→ **RECORDS FOR THE TASK**
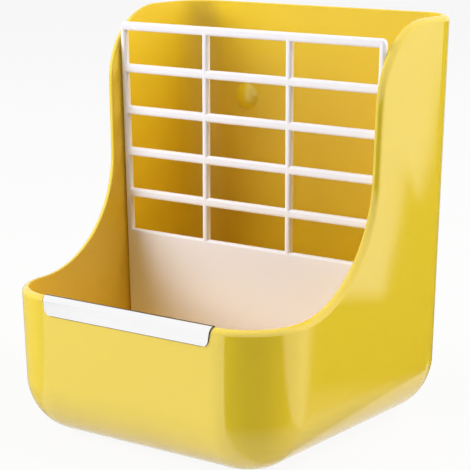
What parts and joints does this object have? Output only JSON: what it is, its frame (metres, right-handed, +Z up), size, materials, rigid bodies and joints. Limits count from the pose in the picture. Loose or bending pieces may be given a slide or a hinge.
--
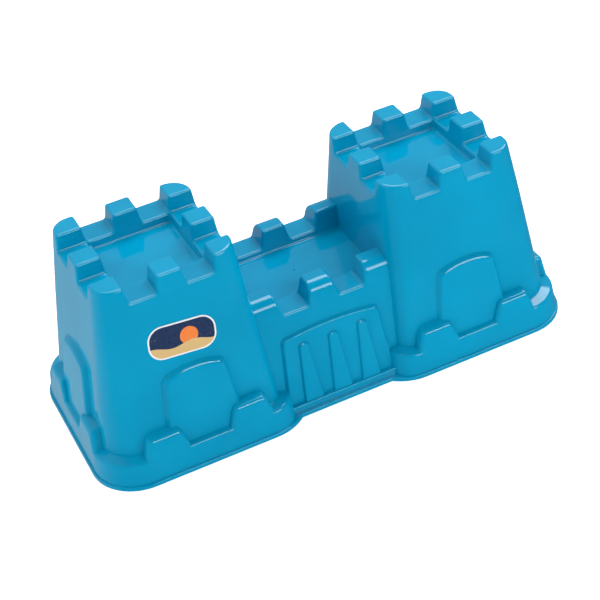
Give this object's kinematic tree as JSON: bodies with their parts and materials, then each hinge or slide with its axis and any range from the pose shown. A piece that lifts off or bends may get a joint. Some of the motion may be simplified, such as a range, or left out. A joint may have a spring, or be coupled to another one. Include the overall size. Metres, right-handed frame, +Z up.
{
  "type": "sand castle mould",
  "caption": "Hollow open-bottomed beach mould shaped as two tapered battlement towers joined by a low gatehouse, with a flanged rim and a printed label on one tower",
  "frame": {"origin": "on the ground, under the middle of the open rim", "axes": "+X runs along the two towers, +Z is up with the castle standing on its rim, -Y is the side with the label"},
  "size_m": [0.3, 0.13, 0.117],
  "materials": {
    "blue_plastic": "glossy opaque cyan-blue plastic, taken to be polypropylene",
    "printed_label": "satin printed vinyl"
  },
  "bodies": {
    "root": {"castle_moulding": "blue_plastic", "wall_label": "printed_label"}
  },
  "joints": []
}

→ **REQUIREMENT**
From the entries above, pull out each line that includes "joints".

→ **WRITTEN SOLUTION**
What parts and joints does this object have? Output only JSON: what it is, its frame (metres, right-handed, +Z up), size, materials, rigid bodies and joints. Limits count from the pose in the picture. Loose or bending pieces may be given a slide or a hinge.
  "joints": []